**Direction**. Copy out the listing exactly.

**Given information**.
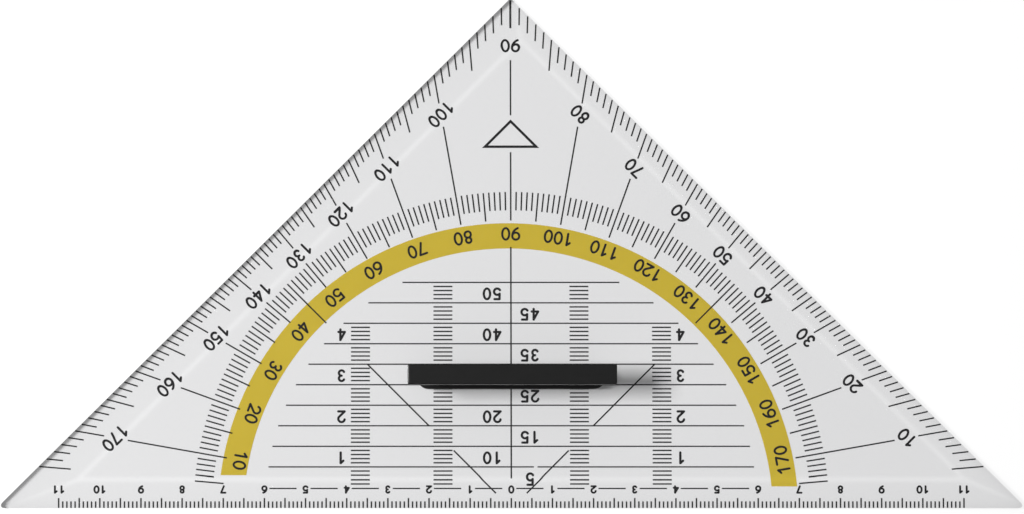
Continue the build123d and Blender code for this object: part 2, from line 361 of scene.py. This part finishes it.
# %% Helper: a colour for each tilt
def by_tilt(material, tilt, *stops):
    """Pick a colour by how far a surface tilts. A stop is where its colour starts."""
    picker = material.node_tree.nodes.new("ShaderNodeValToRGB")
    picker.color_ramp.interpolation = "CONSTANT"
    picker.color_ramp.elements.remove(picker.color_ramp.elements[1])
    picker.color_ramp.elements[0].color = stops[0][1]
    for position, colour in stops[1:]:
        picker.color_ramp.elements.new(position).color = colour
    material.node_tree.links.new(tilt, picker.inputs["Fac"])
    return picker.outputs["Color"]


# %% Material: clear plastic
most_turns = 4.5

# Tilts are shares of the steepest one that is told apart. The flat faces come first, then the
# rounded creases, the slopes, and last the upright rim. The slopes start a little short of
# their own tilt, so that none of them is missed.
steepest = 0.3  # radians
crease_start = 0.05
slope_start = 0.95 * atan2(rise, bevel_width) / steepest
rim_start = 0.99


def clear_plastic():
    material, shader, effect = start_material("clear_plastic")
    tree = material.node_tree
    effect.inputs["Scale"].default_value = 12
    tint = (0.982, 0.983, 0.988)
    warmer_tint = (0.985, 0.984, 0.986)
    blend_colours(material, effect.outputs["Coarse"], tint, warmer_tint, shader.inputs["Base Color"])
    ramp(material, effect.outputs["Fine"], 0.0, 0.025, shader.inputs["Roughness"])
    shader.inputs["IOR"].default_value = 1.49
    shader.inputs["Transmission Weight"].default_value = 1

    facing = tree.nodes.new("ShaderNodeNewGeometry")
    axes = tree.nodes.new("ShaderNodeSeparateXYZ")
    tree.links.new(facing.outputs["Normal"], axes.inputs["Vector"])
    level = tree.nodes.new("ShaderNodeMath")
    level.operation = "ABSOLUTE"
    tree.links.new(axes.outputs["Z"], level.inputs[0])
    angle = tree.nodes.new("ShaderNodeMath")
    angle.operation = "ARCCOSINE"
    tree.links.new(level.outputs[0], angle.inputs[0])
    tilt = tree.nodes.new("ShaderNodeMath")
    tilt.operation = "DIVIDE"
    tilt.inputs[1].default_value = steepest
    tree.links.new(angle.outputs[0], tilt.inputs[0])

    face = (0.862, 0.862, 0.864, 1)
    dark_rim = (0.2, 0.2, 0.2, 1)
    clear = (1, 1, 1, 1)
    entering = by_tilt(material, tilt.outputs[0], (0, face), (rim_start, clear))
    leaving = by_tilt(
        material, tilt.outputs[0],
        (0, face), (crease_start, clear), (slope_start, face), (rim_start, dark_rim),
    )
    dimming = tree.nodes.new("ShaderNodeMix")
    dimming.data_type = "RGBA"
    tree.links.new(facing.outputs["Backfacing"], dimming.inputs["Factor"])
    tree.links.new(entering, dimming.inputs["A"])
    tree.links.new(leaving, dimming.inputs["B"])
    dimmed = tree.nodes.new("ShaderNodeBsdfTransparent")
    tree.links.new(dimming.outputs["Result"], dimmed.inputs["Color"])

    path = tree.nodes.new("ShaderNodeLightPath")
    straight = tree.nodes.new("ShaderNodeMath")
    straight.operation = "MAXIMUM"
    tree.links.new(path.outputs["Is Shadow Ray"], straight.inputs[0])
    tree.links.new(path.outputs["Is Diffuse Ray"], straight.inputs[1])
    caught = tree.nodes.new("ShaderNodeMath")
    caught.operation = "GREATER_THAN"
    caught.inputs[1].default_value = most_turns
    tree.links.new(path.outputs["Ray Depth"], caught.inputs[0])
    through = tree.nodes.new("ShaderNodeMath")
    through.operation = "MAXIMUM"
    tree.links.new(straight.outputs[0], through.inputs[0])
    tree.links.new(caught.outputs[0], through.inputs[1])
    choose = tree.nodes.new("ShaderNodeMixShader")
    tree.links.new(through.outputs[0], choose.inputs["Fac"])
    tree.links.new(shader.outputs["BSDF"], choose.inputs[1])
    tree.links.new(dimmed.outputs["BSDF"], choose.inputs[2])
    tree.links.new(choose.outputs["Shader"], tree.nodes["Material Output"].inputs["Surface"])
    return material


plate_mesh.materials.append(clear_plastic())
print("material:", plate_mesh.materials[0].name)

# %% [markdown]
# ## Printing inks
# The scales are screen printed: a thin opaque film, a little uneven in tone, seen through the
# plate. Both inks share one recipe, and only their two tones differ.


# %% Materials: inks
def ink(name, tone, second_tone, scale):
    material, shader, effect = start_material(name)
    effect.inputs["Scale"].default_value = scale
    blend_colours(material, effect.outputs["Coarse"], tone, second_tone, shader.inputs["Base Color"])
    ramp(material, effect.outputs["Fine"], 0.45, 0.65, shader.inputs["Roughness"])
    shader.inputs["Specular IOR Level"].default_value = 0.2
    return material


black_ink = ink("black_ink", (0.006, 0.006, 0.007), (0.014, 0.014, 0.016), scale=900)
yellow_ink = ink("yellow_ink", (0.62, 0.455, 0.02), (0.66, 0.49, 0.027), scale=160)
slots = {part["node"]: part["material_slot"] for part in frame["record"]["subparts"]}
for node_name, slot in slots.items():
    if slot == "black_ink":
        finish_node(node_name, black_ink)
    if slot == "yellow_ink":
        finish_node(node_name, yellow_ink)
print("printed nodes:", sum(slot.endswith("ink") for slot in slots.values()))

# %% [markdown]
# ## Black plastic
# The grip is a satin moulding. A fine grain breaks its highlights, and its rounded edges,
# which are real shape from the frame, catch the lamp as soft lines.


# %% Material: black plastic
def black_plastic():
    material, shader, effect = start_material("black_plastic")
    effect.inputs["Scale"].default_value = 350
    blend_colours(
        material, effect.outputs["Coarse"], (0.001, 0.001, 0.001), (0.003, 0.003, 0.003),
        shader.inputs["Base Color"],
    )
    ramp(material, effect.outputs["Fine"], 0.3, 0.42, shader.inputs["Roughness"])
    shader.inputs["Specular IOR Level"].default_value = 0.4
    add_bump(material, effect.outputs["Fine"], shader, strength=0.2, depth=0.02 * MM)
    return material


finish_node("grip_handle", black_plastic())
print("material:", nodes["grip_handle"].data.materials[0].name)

**Written response**.
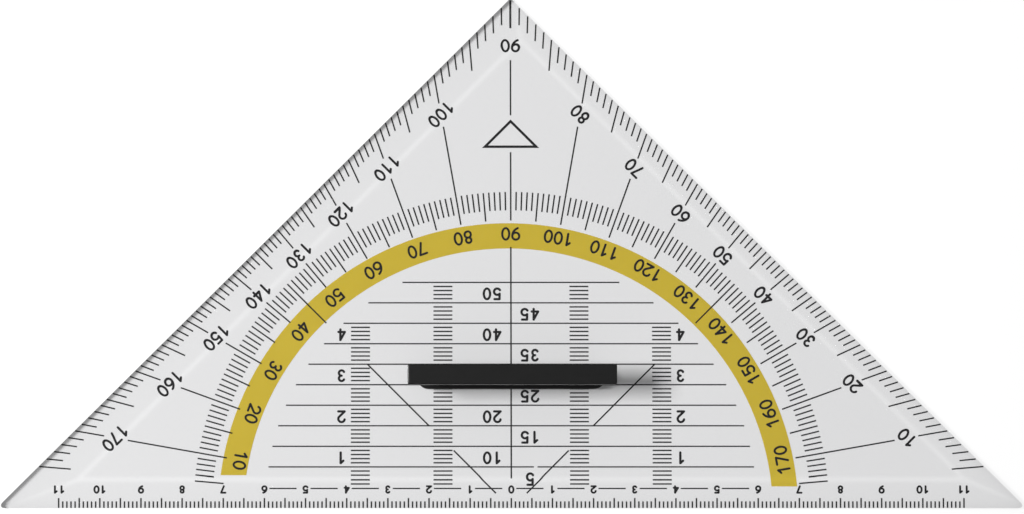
Continue the build123d and Blender code for this object: part 2, from line 361 of scene.py. This part finishes it.
# %% Helper: a colour for each tilt
def by_tilt(material, tilt, *stops):
    """Pick a colour by how far a surface tilts. A stop is where its colour starts."""
    picker = material.node_tree.nodes.new("ShaderNodeValToRGB")
    picker.color_ramp.interpolation = "CONSTANT"
    picker.color_ramp.elements.remove(picker.color_ramp.elements[1])
    picker.color_ramp.elements[0].color = stops[0][1]
    for position, colour in stops[1:]:
        picker.color_ramp.elements.new(position).color = colour
    material.node_tree.links.new(tilt, picker.inputs["Fac"])
    return picker.outputs["Color"]


# %% Material: clear plastic
most_turns = 4.5

# Tilts are shares of the steepest one that is told apart. The flat faces come first, then the
# rounded creases, the slopes, and last the upright rim. The slopes start a little short of
# their own tilt, so that none of them is missed.
steepest = 0.3  # radians
crease_start = 0.05
slope_start = 0.95 * atan2(rise, bevel_width) / steepest
rim_start = 0.99


def clear_plastic():
    material, shader, effect = start_material("clear_plastic")
    tree = material.node_tree
    effect.inputs["Scale"].default_value = 12
    tint = (0.982, 0.983, 0.988)
    warmer_tint = (0.985, 0.984, 0.986)
    blend_colours(material, effect.outputs["Coarse"], tint, warmer_tint, shader.inputs["Base Color"])
    ramp(material, effect.outputs["Fine"], 0.0, 0.025, shader.inputs["Roughness"])
    shader.inputs["IOR"].default_value = 1.49
    shader.inputs["Transmission Weight"].default_value = 1

    facing = tree.nodes.new("ShaderNodeNewGeometry")
    axes = tree.nodes.new("ShaderNodeSeparateXYZ")
    tree.links.new(facing.outputs["Normal"], axes.inputs["Vector"])
    level = tree.nodes.new("ShaderNodeMath")
    level.operation = "ABSOLUTE"
    tree.links.new(axes.outputs["Z"], level.inputs[0])
    angle = tree.nodes.new("ShaderNodeMath")
    angle.operation = "ARCCOSINE"
    tree.links.new(level.outputs[0], angle.inputs[0])
    tilt = tree.nodes.new("ShaderNodeMath")
    tilt.operation = "DIVIDE"
    tilt.inputs[1].default_value = steepest
    tree.links.new(angle.outputs[0], tilt.inputs[0])

    face = (0.862, 0.862, 0.864, 1)
    dark_rim = (0.2, 0.2, 0.2, 1)
    clear = (1, 1, 1, 1)
    entering = by_tilt(material, tilt.outputs[0], (0, face), (rim_start, clear))
    leaving = by_tilt(
        material, tilt.outputs[0],
        (0, face), (crease_start, clear), (slope_start, face), (rim_start, dark_rim),
    )
    dimming = tree.nodes.new("ShaderNodeMix")
    dimming.data_type = "RGBA"
    tree.links.new(facing.outputs["Backfacing"], dimming.inputs["Factor"])
    tree.links.new(entering, dimming.inputs["A"])
    tree.links.new(leaving, dimming.inputs["B"])
    dimmed = tree.nodes.new("ShaderNodeBsdfTransparent")
    tree.links.new(dimming.outputs["Result"], dimmed.inputs["Color"])

    path = tree.nodes.new("ShaderNodeLightPath")
    straight = tree.nodes.new("ShaderNodeMath")
    straight.operation = "MAXIMUM"
    tree.links.new(path.outputs["Is Shadow Ray"], straight.inputs[0])
    tree.links.new(path.outputs["Is Diffuse Ray"], straight.inputs[1])
    caught = tree.nodes.new("ShaderNodeMath")
    caught.operation = "GREATER_THAN"
    caught.inputs[1].default_value = most_turns
    tree.links.new(path.outputs["Ray Depth"], caught.inputs[0])
    through = tree.nodes.new("ShaderNodeMath")
    through.operation = "MAXIMUM"
    tree.links.new(straight.outputs[0], through.inputs[0])
    tree.links.new(caught.outputs[0], through.inputs[1])
    choose = tree.nodes.new("ShaderNodeMixShader")
    tree.links.new(through.outputs[0], choose.inputs["Fac"])
    tree.links.new(shader.outputs["BSDF"], choose.inputs[1])
    tree.links.new(dimmed.outputs["BSDF"], choose.inputs[2])
    tree.links.new(choose.outputs["Shader"], tree.nodes["Material Output"].inputs["Surface"])
    return material


plate_mesh.materials.append(clear_plastic())
print("material:", plate_mesh.materials[0].name)

# %% [markdown]
# ## Printing inks
# The scales are screen printed: a thin opaque film, a little uneven in tone, seen through the
# plate. Both inks share one recipe, and only their two tones differ.


# %% Materials: inks
def ink(name, tone, second_tone, scale):
    material, shader, effect = start_material(name)
    effect.inputs["Scale"].default_value = scale
    blend_colours(material, effect.outputs["Coarse"], tone, second_tone, shader.inputs["Base Color"])
    ramp(material, effect.outputs["Fine"], 0.45, 0.65, shader.inputs["Roughness"])
    shader.inputs["Specular IOR Level"].default_value = 0.2
    return material


black_ink = ink("black_ink", (0.006, 0.006, 0.007), (0.014, 0.014, 0.016), scale=900)
yellow_ink = ink("yellow_ink", (0.62, 0.455, 0.02), (0.66, 0.49, 0.027), scale=160)
slots = {part["node"]: part["material_slot"] for part in frame["record"]["subparts"]}
for node_name, slot in slots.items():
    if slot == "black_ink":
        finish_node(node_name, black_ink)
    if slot == "yellow_ink":
        finish_node(node_name, yellow_ink)
print("printed nodes:", sum(slot.endswith("ink") for slot in slots.values()))

# %% [markdown]
# ## Black plastic
# The grip is a satin moulding. A fine grain breaks its highlights, and its rounded edges,
# which are real shape from the frame, catch the lamp as soft lines.


# %% Material: black plastic
def black_plastic():
    material, shader, effect = start_material("black_plastic")
    effect.inputs["Scale"].default_value = 350
    blend_colours(
        material, effect.outputs["Coarse"], (0.001, 0.001, 0.001), (0.003, 0.003, 0.003),
        shader.inputs["Base Color"],
    )
    ramp(material, effect.outputs["Fine"], 0.3, 0.42, shader.inputs["Roughness"])
    shader.inputs["Specular IOR Level"].default_value = 0.4
    add_bump(material, effect.outputs["Fine"], shader, strength=0.2, depth=0.02 * MM)
    return material


finish_node("grip_handle", black_plastic())
print("material:", nodes["grip_handle"].data.materials[0].name)